Banca Transilvania First Impression 3Q 2011
Raiffeisen Capital & Investment - 27 Octombrie 2011
Banca Transilvania's (TLV) 3Q 11 RAS results clearly beat our and to a lesser degree consensus estimates on lower risk costs while other items were mainly in-line with our expectations. Operating profitability deteriorated significantly due to an extremely weak trading result and higher operating expenses.
NIM narrowed: TLV continued to expand its loan book at quite a fast pace while NIM narrowed to 4.5% from 4.6% in 2Q 11, apparently on higher funding costs. L/D ratio is at a comfortable level and decreased a bit to 77%.
Weak trading result: The bank's trading result barely stayed in black as TLV had to mark lower its shares trading portfolio while F&C had a modest performance. C/I ratio deteriorated significantly to over 57% on the back of higher non-interest expenses due to an expansion of network and increased headcount. Administrative expenses were up 12% yoy while salaries costs increased 4% yoy.
Lower risk costs due to RAS specificity: The bank said that it noticed a slower deterioration in the quality of its credit portfolio while risk costs of 245 bps were the lowest since 3Q 08. RAS provisioning methodology leads to a fast decrease of risk costs when NPLs start to grow slower. We also suspect a decrease of the coverage ratio. Tier1 ratio decreased to around 10.3% from around 10.8% as of end of June.

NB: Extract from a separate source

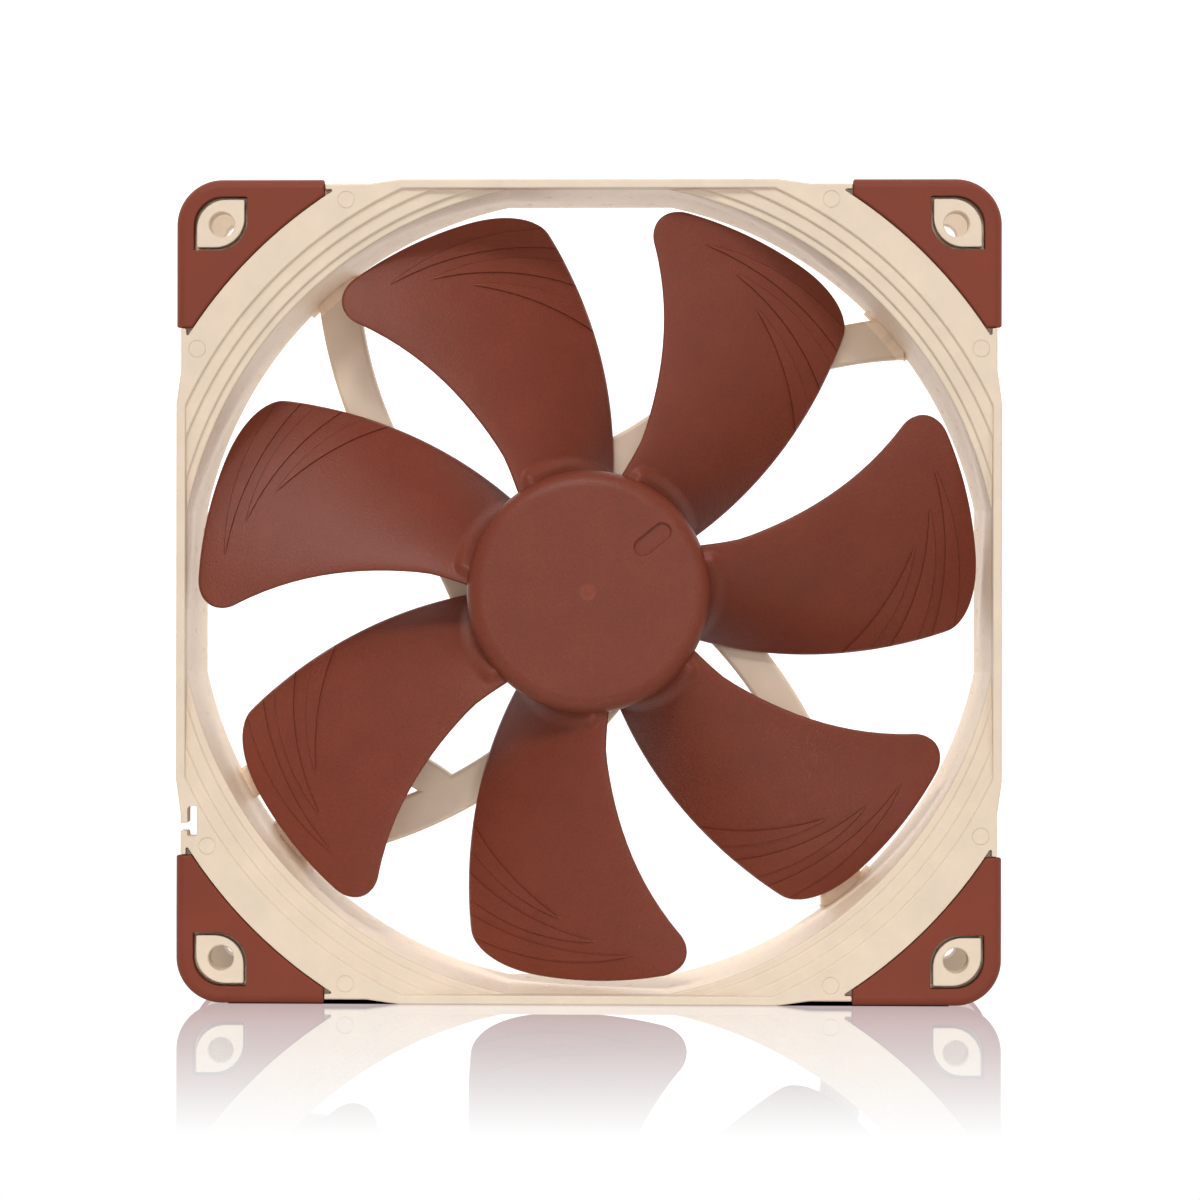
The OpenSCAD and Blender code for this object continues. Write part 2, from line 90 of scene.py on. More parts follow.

Outlook and recommendation: We view these results as only moderately positive since the drop in risk costs is most likely due to RAS pro-cyclical nature and a little premature considering that Romania's recovery is expected to remain weak. We cautioned at the beginning of the year that in late 2011 RAS provisioning might convey a better image which is not expected to be reflected similarly under IFRS. For the moment we intend to keep our Hold recommendation and our 12m TP for TLV shares.